Semantics express design intent. They are the primary consumption layer for most applications. Theming operates by changing which primitives semantics reference.

The component tier (optional) creates component-specific applications:

{
  "button": {
    "background": {
      "default": { "value": "{color.action.primary}" },
      "hover": { "value": "{color.action.primary-hover}" }
    }
  }
}

Component tokens enable per-component customization beyond semantic patterns.

Key Considerations

• Each tier should have a clear, distinct purpose
• Tokens should only reference tokens from lower or equal tiers
• Primitives should never reference semantic or component tokens
• The semantic tier is typically the primary consumption interface
• Not all systems need a component tier
• Tier structure should be documented and enforced
• Tooling can validate tier relationships automatically
• Migration between tiers requires careful coordination

Common Questions

How many tiers should a system have?

Most systems work well with two or three tiers.
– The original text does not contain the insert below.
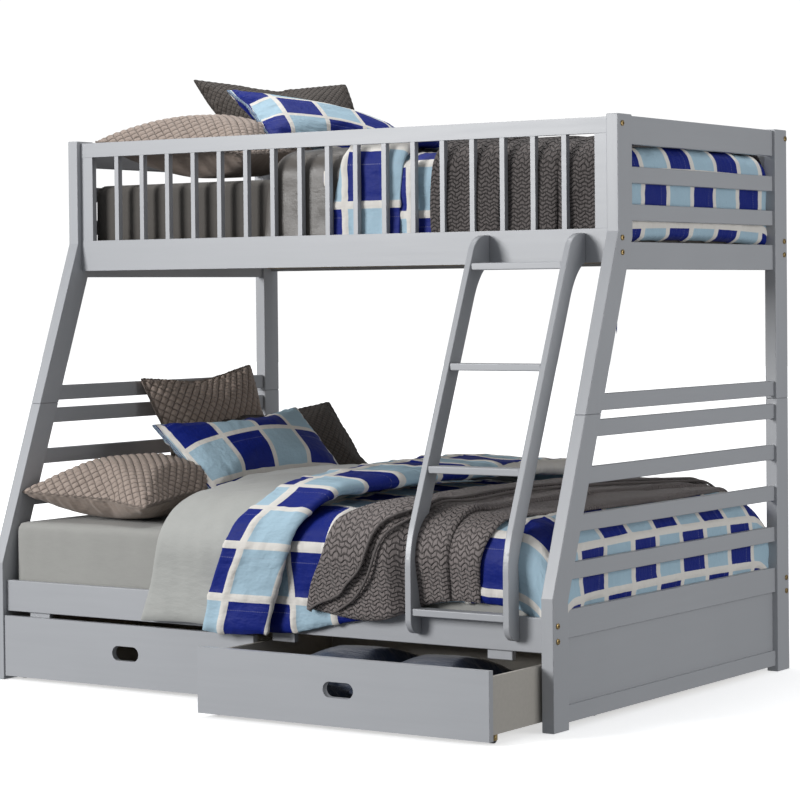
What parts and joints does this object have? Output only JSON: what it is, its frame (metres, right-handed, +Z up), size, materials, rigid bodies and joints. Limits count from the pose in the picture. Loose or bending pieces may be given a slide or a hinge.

Two tiers (primitives and semantics) suit simpler systems. Three tiers (adding component tokens) support complex customization needs.

Two-tier systems keep architecture simple. Primitives define values; semantics assign meaning. Components consume semantics directly. This simplicity reduces cognitive overhead and works well for organizations without complex theming or multi-brand requirements.

Three-tier systems add flexibility for component-specific customization. Component tokens can diverge from semantic patterns when justified. This flexibility serves enterprise systems, multi-brand platforms, and products requiring deep customization.

More than three tiers is rarely justified. Four or five tiers create confusion about where values should come from and complicate debugging. If a system seems to need many tiers, reconsider whether the complexity genuinely adds value.

Should applications ever use primitive tokens directly?

In most architectures, applications should consume semantic tokens rather than primitives. Semantic tokens express design intent and participate in theming; primitives are raw values without context.

Exceptions exist for specific scenarios. Data visualization often requires palette colors without semantic mapping. Illustration work might need direct primitive access. These specialized uses justify primitive references when semantic tokens do not fit.

When primitives are used directly, the usage should be intentional and documented. Accidental primitive usage breaks theming and indicates either missing semantic tokens or developer misunderstanding.

Some organizations enforce primitive restriction through tooling. Linters can flag direct primitive references in application code, requiring semantic tokens or explicit override justification.

How should tier validation be implemented?

Tier validation ensures tokens follow the hierarchical rules: lower tiers do not reference higher tiers, and references resolve correctly within the structure.

Build-time validation in token transformation tools checks references during compilation:

function validateTiers(tokens) {
  const tierOrder = ['primitive', 'semantic', 'component'];

  tokens.forEach(token => {
    if (token.reference) {
      const referencedToken = resolveReference(token.reference);
      const tokenTier = getTier(token);
      const referencedTier = getTier(referencedToken);

      if (tierOrder.indexOf(referencedTier) > tierOrder.indexOf(tokenTier)) {
        throw new Error(
          `${token.name} (${tokenTier}) cannot reference ${referencedToken.name} (${referencedTier})`
        );
      }
    }
  });
}

Token metadata can explicitly declare tiers:

{
  "color": {
    "blue": {
      "500": {
        "value": "#3B82F6",
        "$tier": "primitive"
      }
    }
  }
}

Explicit tier declaration enables precise validation and documentation generation.

Summary

Token tier systems organize tokens into hierarchical abstraction levels with defined relationships. Primitives contain raw values, semantics assign meaning and enable theming, and optional component tokens provide component-specific customization. Two or three tiers serve most needs, with clear rules about which tiers can reference which. Validation ensures tier relationships remain consistent, maintaining the architectural benefits of structured token hierarchy.